__BRIEF__. Copy exactly the lines from the "obj.parent = empty" line to the end, both included, and nothing else.

__DATA__.

==================================================

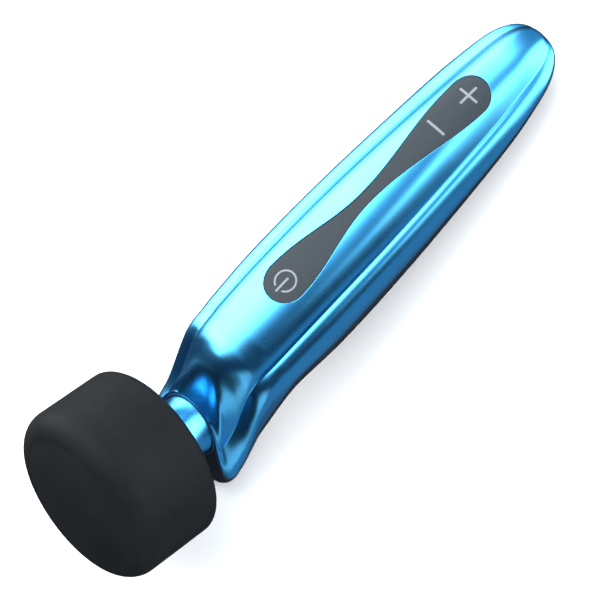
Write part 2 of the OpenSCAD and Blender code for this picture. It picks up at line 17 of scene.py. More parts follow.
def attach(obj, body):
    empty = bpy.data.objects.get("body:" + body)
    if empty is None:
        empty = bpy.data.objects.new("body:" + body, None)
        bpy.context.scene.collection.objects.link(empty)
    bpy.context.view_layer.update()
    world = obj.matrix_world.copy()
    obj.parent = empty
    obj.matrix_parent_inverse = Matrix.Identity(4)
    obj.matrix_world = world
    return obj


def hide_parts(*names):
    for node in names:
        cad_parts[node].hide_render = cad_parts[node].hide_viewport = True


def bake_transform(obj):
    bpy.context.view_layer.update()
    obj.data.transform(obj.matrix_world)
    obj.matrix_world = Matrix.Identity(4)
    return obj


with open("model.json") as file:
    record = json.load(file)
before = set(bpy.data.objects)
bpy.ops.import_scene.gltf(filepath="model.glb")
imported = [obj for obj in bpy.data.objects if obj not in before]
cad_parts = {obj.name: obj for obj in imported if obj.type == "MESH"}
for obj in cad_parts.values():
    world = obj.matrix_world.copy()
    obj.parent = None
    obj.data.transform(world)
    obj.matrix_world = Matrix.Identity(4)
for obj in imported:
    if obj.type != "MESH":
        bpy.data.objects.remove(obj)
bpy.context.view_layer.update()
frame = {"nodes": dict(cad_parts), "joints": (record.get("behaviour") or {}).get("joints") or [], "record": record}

==================================================

__ANSWER TO THE TASK__.
    obj.parent = empty
    obj.matrix_parent_inverse = Matrix.Identity(4)
    obj.matrix_world = world
    return obj


def hide_parts(*names):
    for node in names:
        cad_parts[node].hide_render = cad_parts[node].hide_viewport = True


def bake_transform(obj):
    bpy.context.view_layer.update()
    obj.data.transform(obj.matrix_world)
    obj.matrix_world = Matrix.Identity(4)
    return obj


with open("model.json") as file:
    record = json.load(file)
before = set(bpy.data.objects)
bpy.ops.import_scene.gltf(filepath="model.glb")
imported = [obj for obj in bpy.data.objects if obj not in before]
cad_parts = {obj.name: obj for obj in imported if obj.type == "MESH"}
for obj in cad_parts.values():
    world = obj.matrix_world.copy()
    obj.parent = None
    obj.data.transform(world)
    obj.matrix_world = Matrix.Identity(4)
for obj in imported:
    if obj.type != "MESH":
        bpy.data.objects.remove(obj)
bpy.context.view_layer.update()
frame = {"nodes": dict(cad_parts), "joints": (record.get("behaviour") or {}).get("joints") or [], "record": record}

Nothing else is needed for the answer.